Wherever the string "this" appears in a line, extract that line.
──────
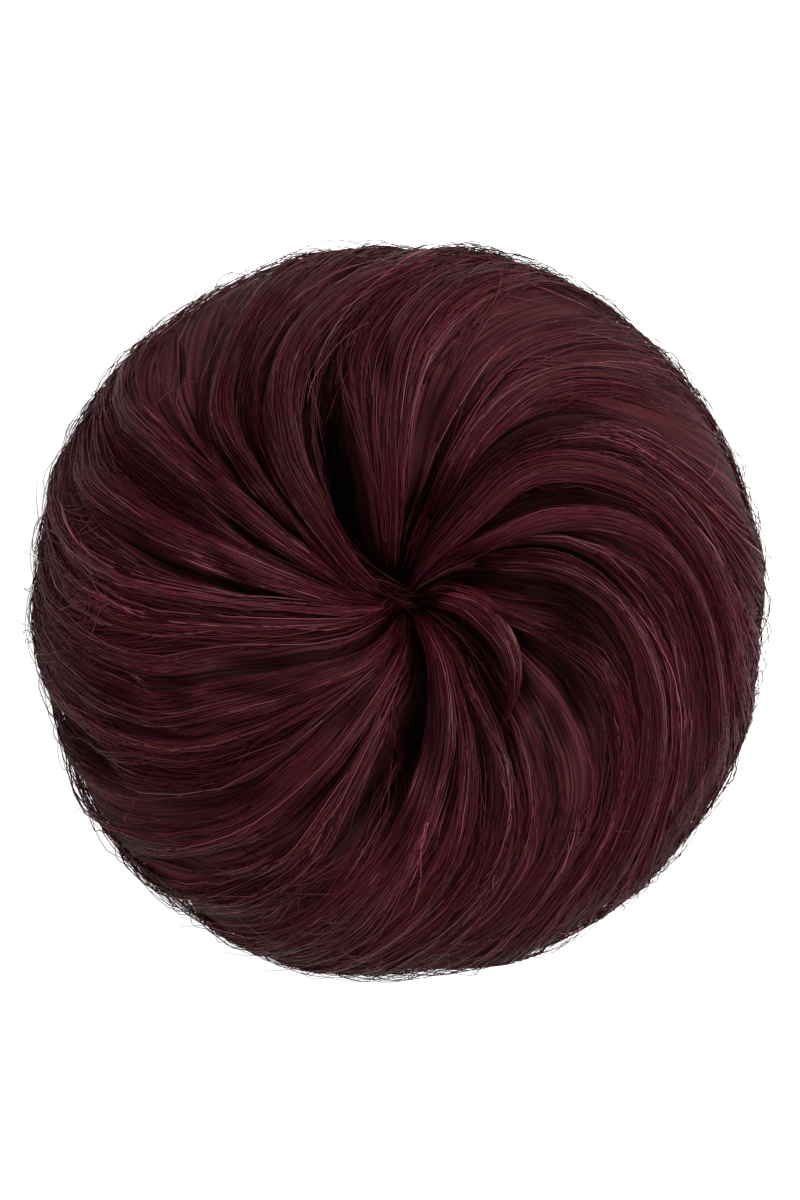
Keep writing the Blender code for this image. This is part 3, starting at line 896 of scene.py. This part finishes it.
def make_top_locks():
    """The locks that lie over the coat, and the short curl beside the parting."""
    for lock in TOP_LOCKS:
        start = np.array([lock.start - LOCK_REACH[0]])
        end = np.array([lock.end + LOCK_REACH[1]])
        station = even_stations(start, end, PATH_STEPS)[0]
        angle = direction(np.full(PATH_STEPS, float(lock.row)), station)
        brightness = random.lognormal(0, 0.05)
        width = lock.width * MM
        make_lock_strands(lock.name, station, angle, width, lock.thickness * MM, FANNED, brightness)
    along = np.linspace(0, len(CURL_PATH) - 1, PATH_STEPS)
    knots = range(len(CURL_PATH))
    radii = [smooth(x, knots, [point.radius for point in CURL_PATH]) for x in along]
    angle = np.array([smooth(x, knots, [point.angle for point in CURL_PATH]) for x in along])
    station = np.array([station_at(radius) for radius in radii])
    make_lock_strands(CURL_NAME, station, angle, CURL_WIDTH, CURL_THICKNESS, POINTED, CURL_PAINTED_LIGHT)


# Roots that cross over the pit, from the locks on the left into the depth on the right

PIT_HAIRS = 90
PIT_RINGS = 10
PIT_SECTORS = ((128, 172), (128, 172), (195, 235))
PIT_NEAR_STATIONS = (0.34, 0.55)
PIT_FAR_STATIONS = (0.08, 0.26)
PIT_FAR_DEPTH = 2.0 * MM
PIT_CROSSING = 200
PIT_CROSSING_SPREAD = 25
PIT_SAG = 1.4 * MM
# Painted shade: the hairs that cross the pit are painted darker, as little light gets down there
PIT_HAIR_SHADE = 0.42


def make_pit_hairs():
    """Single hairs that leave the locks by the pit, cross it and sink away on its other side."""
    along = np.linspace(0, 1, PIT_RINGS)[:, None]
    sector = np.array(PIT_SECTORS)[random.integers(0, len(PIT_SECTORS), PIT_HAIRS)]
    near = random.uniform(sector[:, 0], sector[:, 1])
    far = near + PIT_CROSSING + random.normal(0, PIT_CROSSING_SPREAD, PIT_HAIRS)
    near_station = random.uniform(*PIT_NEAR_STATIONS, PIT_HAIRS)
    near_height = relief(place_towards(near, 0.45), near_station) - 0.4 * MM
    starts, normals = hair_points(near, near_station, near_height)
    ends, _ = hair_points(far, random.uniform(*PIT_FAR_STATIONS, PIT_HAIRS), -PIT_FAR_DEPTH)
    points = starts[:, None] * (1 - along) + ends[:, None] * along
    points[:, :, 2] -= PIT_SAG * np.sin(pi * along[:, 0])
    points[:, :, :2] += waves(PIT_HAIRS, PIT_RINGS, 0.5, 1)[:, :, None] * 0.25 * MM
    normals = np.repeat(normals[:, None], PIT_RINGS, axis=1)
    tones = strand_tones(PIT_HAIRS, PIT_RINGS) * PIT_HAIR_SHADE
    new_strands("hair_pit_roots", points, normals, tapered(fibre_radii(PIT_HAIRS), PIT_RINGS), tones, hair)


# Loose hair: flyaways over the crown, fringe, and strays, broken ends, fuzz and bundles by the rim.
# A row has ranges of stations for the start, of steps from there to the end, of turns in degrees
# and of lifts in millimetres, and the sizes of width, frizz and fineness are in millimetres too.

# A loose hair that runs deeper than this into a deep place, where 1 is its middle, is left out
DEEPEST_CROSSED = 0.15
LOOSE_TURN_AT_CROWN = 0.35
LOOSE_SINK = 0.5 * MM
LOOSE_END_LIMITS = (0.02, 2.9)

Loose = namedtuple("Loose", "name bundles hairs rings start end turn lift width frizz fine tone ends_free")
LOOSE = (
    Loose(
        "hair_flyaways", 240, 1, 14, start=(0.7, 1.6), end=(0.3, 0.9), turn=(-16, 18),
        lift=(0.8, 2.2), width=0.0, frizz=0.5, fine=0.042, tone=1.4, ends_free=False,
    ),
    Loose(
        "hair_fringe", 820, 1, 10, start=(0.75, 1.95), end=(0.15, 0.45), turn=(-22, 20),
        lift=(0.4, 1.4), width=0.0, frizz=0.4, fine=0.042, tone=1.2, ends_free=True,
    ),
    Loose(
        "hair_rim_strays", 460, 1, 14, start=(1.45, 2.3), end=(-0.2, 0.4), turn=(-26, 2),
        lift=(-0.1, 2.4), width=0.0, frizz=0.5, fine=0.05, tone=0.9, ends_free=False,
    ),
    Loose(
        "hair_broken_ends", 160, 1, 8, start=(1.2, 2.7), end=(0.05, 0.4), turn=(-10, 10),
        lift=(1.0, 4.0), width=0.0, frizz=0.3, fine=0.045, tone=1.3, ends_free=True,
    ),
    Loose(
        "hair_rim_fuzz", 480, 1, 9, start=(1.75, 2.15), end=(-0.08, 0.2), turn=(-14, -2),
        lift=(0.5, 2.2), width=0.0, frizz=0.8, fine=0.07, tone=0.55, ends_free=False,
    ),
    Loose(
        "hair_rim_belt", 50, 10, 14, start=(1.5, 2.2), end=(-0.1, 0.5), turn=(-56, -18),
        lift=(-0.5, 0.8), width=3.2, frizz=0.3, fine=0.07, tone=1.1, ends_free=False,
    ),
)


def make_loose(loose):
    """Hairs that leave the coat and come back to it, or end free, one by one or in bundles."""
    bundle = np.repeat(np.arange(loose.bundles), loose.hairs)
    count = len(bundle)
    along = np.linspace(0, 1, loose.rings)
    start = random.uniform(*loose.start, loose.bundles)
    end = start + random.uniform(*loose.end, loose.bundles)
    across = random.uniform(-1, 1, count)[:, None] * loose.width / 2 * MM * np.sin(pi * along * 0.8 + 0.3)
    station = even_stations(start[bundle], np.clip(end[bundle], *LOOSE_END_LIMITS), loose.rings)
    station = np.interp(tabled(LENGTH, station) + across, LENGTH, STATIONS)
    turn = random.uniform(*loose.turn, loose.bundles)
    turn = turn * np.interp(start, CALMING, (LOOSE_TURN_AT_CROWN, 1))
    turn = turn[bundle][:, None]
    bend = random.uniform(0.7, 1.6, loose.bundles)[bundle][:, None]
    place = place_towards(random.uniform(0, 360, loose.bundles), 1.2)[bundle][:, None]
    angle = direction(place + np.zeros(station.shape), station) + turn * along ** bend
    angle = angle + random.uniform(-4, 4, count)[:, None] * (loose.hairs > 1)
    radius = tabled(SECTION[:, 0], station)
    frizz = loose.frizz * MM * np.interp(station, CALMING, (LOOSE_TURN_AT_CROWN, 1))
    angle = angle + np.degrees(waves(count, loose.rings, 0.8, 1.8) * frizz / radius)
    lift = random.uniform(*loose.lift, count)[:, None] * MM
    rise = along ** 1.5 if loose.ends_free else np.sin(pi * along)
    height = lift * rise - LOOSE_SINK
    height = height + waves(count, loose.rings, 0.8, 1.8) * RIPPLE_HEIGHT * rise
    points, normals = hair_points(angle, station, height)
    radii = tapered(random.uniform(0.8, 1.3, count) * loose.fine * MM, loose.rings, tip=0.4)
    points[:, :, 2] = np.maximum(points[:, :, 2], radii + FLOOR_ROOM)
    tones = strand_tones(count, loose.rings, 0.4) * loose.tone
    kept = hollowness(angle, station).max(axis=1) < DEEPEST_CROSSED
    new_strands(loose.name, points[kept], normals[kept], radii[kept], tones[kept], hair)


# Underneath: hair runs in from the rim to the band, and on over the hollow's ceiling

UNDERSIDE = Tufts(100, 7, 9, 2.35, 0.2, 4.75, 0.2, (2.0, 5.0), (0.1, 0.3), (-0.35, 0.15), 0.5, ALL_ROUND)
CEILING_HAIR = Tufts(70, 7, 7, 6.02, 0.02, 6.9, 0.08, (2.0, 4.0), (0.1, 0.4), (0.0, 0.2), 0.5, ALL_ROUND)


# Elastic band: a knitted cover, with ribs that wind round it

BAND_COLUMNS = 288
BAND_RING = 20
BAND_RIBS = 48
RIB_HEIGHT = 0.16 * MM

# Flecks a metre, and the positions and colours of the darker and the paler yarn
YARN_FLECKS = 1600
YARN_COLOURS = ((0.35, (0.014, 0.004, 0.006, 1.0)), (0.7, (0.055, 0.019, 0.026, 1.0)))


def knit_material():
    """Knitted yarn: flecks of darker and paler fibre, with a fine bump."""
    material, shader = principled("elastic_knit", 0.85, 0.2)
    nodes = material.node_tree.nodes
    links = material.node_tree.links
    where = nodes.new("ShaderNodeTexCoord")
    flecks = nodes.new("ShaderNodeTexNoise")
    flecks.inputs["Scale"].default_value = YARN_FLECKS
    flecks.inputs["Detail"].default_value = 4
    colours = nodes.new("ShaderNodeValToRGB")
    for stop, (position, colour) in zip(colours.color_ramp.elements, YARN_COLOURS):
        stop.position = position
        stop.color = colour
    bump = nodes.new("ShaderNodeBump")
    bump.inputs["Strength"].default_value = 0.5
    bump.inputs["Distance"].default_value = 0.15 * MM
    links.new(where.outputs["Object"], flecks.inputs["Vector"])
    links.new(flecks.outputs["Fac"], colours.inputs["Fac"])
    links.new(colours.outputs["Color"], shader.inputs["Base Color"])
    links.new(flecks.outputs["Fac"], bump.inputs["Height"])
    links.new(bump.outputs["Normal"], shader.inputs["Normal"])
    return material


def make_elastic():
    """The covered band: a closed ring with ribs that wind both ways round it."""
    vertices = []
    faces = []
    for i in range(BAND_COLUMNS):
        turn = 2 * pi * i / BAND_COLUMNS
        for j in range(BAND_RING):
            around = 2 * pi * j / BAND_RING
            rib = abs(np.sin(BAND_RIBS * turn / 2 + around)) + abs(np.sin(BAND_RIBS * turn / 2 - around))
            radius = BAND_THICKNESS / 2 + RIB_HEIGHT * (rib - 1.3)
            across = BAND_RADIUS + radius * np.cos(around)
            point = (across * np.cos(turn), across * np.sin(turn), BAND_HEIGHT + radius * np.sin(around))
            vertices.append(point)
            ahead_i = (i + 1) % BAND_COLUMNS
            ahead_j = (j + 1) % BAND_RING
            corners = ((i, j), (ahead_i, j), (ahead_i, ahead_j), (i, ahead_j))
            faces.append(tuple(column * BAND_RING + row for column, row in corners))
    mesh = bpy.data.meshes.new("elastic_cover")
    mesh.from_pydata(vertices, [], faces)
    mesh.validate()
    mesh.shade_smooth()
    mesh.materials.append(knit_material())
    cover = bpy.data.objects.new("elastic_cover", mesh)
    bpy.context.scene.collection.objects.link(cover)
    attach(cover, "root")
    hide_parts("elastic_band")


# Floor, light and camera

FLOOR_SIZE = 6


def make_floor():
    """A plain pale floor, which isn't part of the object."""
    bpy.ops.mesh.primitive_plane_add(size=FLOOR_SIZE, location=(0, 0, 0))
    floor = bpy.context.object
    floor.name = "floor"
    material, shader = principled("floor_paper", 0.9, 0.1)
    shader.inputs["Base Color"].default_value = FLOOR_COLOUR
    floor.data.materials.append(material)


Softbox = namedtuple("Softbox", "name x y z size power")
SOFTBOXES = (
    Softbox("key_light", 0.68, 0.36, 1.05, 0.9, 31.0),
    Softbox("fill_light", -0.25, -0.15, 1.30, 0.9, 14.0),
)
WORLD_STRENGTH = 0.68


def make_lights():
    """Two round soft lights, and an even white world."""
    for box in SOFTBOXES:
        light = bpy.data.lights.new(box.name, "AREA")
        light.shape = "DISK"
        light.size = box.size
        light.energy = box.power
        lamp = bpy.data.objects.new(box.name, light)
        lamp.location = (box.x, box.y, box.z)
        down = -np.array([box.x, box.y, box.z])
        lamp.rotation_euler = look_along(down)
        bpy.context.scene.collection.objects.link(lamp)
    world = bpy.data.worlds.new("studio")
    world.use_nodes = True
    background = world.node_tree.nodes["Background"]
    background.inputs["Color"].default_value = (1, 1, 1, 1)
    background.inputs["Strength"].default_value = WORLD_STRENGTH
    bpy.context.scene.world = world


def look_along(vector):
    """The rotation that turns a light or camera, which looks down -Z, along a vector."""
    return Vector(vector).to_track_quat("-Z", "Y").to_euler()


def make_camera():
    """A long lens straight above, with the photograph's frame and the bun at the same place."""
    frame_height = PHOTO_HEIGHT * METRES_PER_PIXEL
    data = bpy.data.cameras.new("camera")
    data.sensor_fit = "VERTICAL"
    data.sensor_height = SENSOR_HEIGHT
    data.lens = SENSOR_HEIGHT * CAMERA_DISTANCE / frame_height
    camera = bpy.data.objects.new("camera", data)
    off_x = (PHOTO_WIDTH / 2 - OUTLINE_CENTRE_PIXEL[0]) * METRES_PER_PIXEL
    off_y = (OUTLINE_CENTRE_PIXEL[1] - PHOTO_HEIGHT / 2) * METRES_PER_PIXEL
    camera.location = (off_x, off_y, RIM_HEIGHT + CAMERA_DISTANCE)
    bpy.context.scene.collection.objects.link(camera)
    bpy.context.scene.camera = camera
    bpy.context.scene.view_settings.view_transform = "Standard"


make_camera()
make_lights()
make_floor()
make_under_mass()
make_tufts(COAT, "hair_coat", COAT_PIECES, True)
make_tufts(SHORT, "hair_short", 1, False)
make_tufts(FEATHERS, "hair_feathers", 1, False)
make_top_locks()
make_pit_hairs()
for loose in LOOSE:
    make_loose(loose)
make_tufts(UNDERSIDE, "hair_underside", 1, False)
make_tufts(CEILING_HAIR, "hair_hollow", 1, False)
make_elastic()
──────
= Full answer =
Keep writing the Blender code for this image. This is part 3, starting at line 896 of scene.py. This part finishes it.
# A loose hair that runs deeper than this into a deep place, where 1 is its middle, is left out